__Task description__
Repeat only the lines from the one containing "extrude(amount=bottom_bar.length)" through the one containing "low, high = Vector((1e9,)", exactly as written, both ends included.

__Given information__
┌──
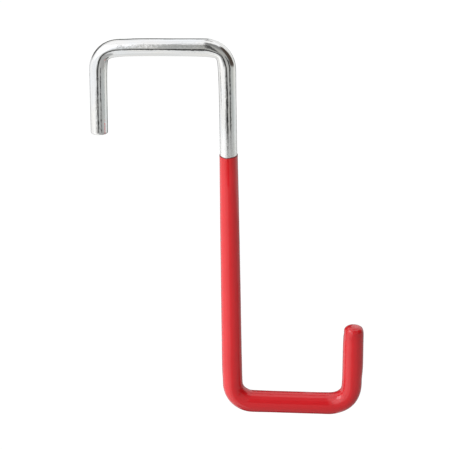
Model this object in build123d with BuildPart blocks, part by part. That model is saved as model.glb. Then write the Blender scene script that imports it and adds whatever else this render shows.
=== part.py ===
"""Over-the-beam storage hook: one bent steel rod with a vinyl skin over its lower half.

Millimetres. The hook hangs in the XZ plane with +Z up. The origin is the point of the top
bar's underside, midway between the upper legs, that rests on the beam. +X points from the
beam's side of the hook to the side where the load hangs, and Y runs along the beam.
"""

import os
from math import cos, pi, radians, sin, sqrt

from build123d import *

# Rod: quarter-inch round bar, bent in one plane to an S with four square corners.
rod_diameter = 6.35
opening = 41.0  # clear width of the upper U and of the lower U, between the bare rod's faces
drop = 142.0  # from the top bar's centreline to the bottom bar's
leg_reach = 29.4  # from the face of a bar to the end of its short leg
short_leg_splay = 1.6  # degrees by which the upper short leg opens outwards
end_chamfer = 0.7

# Bends, in order from the upper short leg: the radius of the outside of each. The inside is
# squeezed almost square, as a superellipse with this exponent (2 would be round).
outside_radii = [11.8, 11.2, 11.1, 13.0]
inside_exponent = 5
side_bulge = 0.03  # share by which the squashed rod spreads sideways in mid-bend
stations_per_bend = 7

# Vinyl skin, dipped tip down: it drains as it sets, so it is thinnest at its upper edge.
dip_depth = 36.9  # from the beam seat down to the skin's upper edge
edge_skin = 0.2
heel_skin = 0.78  # where the long leg runs into its bend
bar_skin = 1.1  # along the bottom bar, the lowest stretch
toe_skin = 0.85  # up the lower short leg
tip_skin = 1.2  # over the rod's hidden end
tip_rounding = 2.4
lip_rounding = 0.1
stations_per_taper = 6

rod_radius = rod_diameter / 2
pitch = opening + rod_diameter
leg_length = leg_reach + rod_radius
top_z = rod_radius
bottom_z = top_z - drop

splay = radians(short_leg_splay)
upper_corner = Vector(-pitch / 2, 0, top_z)
rod_start = upper_corner - Vector(sin(splay), 0, cos(splay)) * leg_length
shoulder_corner = Vector(pitch / 2, 0, top_z)
heel_corner = Vector(pitch / 2, 0, bottom_z)
toe_corner = Vector(pitch * 3 / 2, 0, bottom_z)
rod_end = toe_corner + Vector(0, 0, leg_length)

with BuildLine() as centreline:
    FilletPolyline(
        rod_start,
        upper_corner,
        shoulder_corner,
        heel_corner,
        toe_corner,
        rod_end,
        radius=[radius - rod_radius for radius in outside_radii],
    )

# The nine stretches in order: short leg, bend, top bar, bend, long leg, bend, bottom bar,
# bend, short leg.
stretches = centreline.wire().order_edges()
straights = stretches[0::2]
bends = stretches[1::2]


def bend_section(number, share, skin=0.0):
    """Plane and half sizes of one section of a bend: an arc outside, nearly square inside."""
    bend = bends[number]
    turned = share * pi / 2
    power = inside_exponent
    corner_reach = (cos(turned) ** power + sin(turned) ** power) ** (-1 / power)
    pinch = (outside_radii[number] - rod_diameter) * (corner_reach - 1)
    outward = (bend @ share - bend.arc_center).normalized()
    plane = Plane(bend @ share + outward * (pinch / 2), x_dir=(0, 1, 0), z_dir=bend % share)
    half_side = rod_radius * (1 + side_bulge * sin(2 * turned) ** 2)
    return plane, half_side + skin, rod_radius - pinch / 2 + skin


def drained_skin(share):
    """Skin thickness down the long leg: its square grows evenly with depth."""
    return sqrt(edge_skin**2 + (heel_skin**2 - edge_skin**2) * share)


def shares(count):
    """Even steps from 0 to 1."""
    return [index / (count - 1) for index in range(count)]


# Steel rod: it runs on inside the skin to just short of the tip.
with BuildPart() as steel_rod:
    for straight in straights:
        with BuildSketch(Plane(straight @ 0, x_dir=(0, 1, 0), z_dir=straight % 0)):
            Circle(rod_radius)
        extrude(amount=straight.length)
    for number in range(len(bends)):
        for share in shares(stations_per_bend):
            plane, half_side, half_depth = bend_section(number, share)
            with BuildSketch(plane):
                Ellipse(half_side, half_depth)
        loft()
    chamfer(steel_rod.faces().filter_by(GeomType.PLANE).edges(), length=end_chamfer)
steel_rod.part.label = "steel_rod"

# Vinyl skin: the long leg's thickening film, two skinned bends, the bottom bar, and the
# short leg with its rounded blind tip. The rod is then taken out of it.
long_leg, bottom_bar, short_leg = straights[2:]
heel_top = long_leg @ 1
with BuildPart() as vinyl_coat:
    for share in shares(stations_per_taper):
        height = -dip_depth + (heel_top.Z + dip_depth) * share
        with BuildSketch(Plane((heel_top.X, 0, height), x_dir=(0, 1, 0), z_dir=(0, 0, -1))):
            Circle(rod_radius + drained_skin(share))
    loft()
    fillet(vinyl_coat.faces().sort_by(Axis.Z)[-1].edges(), radius=lip_rounding)
    for number, first_skin, last_skin in [(2, heel_skin, bar_skin), (3, bar_skin, toe_skin)]:
        for share in shares(stations_per_bend):
            skin = first_skin + (last_skin - first_skin) * share
            plane, half_side, half_depth = bend_section(number, share, skin)
            with BuildSketch(plane):
                Ellipse(half_side, half_depth)
        loft()
    with BuildSketch(Plane(bottom_bar @ 0, x_dir=(0, 1, 0), z_dir=bottom_bar % 0)):
        Circle(rod_radius + bar_skin)
    extrude(amount=bottom_bar.length)
    with BuildSketch(Plane(short_leg @ 0, x_dir=(0, 1, 0), z_dir=short_leg % 0)):
        Circle(rod_radius + toe_skin)
    extrude(amount=short_leg.length + tip_skin)
    tip_face = vinyl_coat.faces().filter_by(GeomType.PLANE).sort_by(Axis.X)[-1]
    fillet(tip_face.edges(), radius=tip_rounding)
    add(steel_rod.part, mode=Mode.SUBTRACT)
vinyl_coat.part.label = "vinyl_coat"

os.makedirs("parts", exist_ok=True)
export_step(steel_rod.part, "parts/steel_rod.step")
export_step(vinyl_coat.part, "parts/vinyl_coat.step")
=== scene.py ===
"""Looks for the over-beam storage hook: its bent, zinc-plated rod and its dipped vinyl skin.

Metres, in the CAD model's frame: +Z up as the hook hangs, the origin on the beam's top edge
under the top bar, +X towards the side where the load hangs. Both CAD nodes are replaced by
swept meshes that follow the same centreline.
"""

import math

import bpy
import numpy as np
from mathutils import Matrix, Vector


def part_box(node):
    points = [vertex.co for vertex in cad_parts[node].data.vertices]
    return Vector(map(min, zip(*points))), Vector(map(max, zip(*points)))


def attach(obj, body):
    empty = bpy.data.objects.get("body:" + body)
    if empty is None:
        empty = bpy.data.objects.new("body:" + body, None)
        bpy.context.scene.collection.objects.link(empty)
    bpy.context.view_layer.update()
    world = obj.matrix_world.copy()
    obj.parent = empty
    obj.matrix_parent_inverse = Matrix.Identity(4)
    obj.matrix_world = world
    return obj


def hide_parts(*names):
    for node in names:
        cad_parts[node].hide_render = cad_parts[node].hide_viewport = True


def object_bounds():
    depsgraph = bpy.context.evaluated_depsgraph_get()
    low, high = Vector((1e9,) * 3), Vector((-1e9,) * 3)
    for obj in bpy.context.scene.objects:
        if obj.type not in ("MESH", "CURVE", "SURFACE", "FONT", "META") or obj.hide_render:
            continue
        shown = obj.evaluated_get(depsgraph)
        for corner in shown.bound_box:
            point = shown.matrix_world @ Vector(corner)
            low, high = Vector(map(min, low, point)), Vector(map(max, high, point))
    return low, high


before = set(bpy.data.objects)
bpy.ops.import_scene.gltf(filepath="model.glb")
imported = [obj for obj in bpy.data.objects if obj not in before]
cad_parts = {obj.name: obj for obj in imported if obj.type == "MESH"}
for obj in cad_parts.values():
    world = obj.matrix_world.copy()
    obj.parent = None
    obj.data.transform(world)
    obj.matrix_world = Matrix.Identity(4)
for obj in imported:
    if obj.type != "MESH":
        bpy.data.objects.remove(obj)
cad_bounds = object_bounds()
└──
__Completed task__
    extrude(amount=bottom_bar.length)
    with BuildSketch(Plane(short_leg @ 0, x_dir=(0, 1, 0), z_dir=short_leg % 0)):
        Circle(rod_radius + toe_skin)
    extrude(amount=short_leg.length + tip_skin)
    tip_face = vinyl_coat.faces().filter_by(GeomType.PLANE).sort_by(Axis.X)[-1]
    fillet(tip_face.edges(), radius=tip_rounding)
    add(steel_rod.part, mode=Mode.SUBTRACT)
vinyl_coat.part.label = "vinyl_coat"

os.makedirs("parts", exist_ok=True)
export_step(steel_rod.part, "parts/steel_rod.step")
export_step(vinyl_coat.part, "parts/vinyl_coat.step")
=== scene.py ===
"""Looks for the over-beam storage hook: its bent, zinc-plated rod and its dipped vinyl skin.

Metres, in the CAD model's frame: +Z up as the hook hangs, the origin on the beam's top edge
under the top bar, +X towards the side where the load hangs. Both CAD nodes are replaced by
swept meshes that follow the same centreline.
"""

import math

import bpy
import numpy as np
from mathutils import Matrix, Vector


def part_box(node):
    points = [vertex.co for vertex in cad_parts[node].data.vertices]
    return Vector(map(min, zip(*points))), Vector(map(max, zip(*points)))


def attach(obj, body):
    empty = bpy.data.objects.get("body:" + body)
    if empty is None:
        empty = bpy.data.objects.new("body:" + body, None)
        bpy.context.scene.collection.objects.link(empty)
    bpy.context.view_layer.update()
    world = obj.matrix_world.copy()
    obj.parent = empty
    obj.matrix_parent_inverse = Matrix.Identity(4)
    obj.matrix_world = world
    return obj


def hide_parts(*names):
    for node in names:
        cad_parts[node].hide_render = cad_parts[node].hide_viewport = True


def object_bounds():
    depsgraph = bpy.context.evaluated_depsgraph_get()
    low, high = Vector((1e9,) * 3), Vector((-1e9,) * 3)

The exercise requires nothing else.